Is this what JA3 fingerprinting is supposed to solve?

No, different attack class. JA3 fingerprints the TLS handshake; useful for catching libraries that have distinctive TLS stacks (curl_cffi, tls-client, etc.). The cookie-reuse handoff attack uses a real browser to solve the challenge AND a real browser TLS stack on the replay (in our observed cases, the replayer often uses Playwright with stock Chrome TLS, which produces a clean JA3 hash). JA3 won't flag it. RQ4-S catches it because the bot's REQUEST DISPATCH LOGIC (which Sec-Fetch headers go on which method) differs from a real browser's, even when the TLS layer is identical.

Can I implement this without paying for an API?

Yes, the spec is open and the implementation is small (the reference simulator in our internal verification is about 50 lines of Python). The work involved: (1) extract a session ID from the request's cookie header, (2) maintain per-session state in a KV store or Redis (clean? count? flagged_at?), (3) compute the RQ4 vector for each request per the public spec, (4) apply the state machine. A weekend project for a competent engineer. The decision is whether you'd rather build and maintain it or pay for a managed implementation when one becomes available at this tier.

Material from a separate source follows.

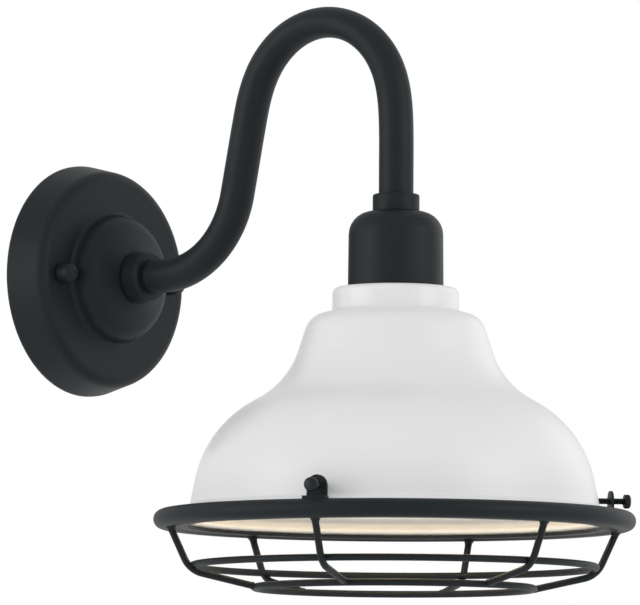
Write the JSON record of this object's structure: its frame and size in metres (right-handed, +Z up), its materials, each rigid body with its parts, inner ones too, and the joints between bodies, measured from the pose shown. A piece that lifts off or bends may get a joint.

How long does the bot have to wait between solving the challenge and replaying to evade RQ4-S?

Longer than the session-state TTL. A typical RQ4-S implementation uses ~20 minutes of session state per cookie, long enough to cover the typical cookie lifetime, short enough to keep KV writes bounded. If the bot solves the challenge, waits 25 minutes, then replays, the session state has expired and the first replay request looks like a fresh session (count=1, no prior history to transition from). RQ4-S doesn't fire on that single request, but per-request signals still flag the curl_cffi headers if the bot uses curl_cffi for the replay. The economic effect: forcing a 20+ minute wait between solve and replay slows the attack tenfold and pushes the attacker toward either solving constantly (defeats the point of cookie sharing) or building Playwright-based replays (10x more expensive to operate at scale). Either way, the attack economics shift unfavorably for the attacker.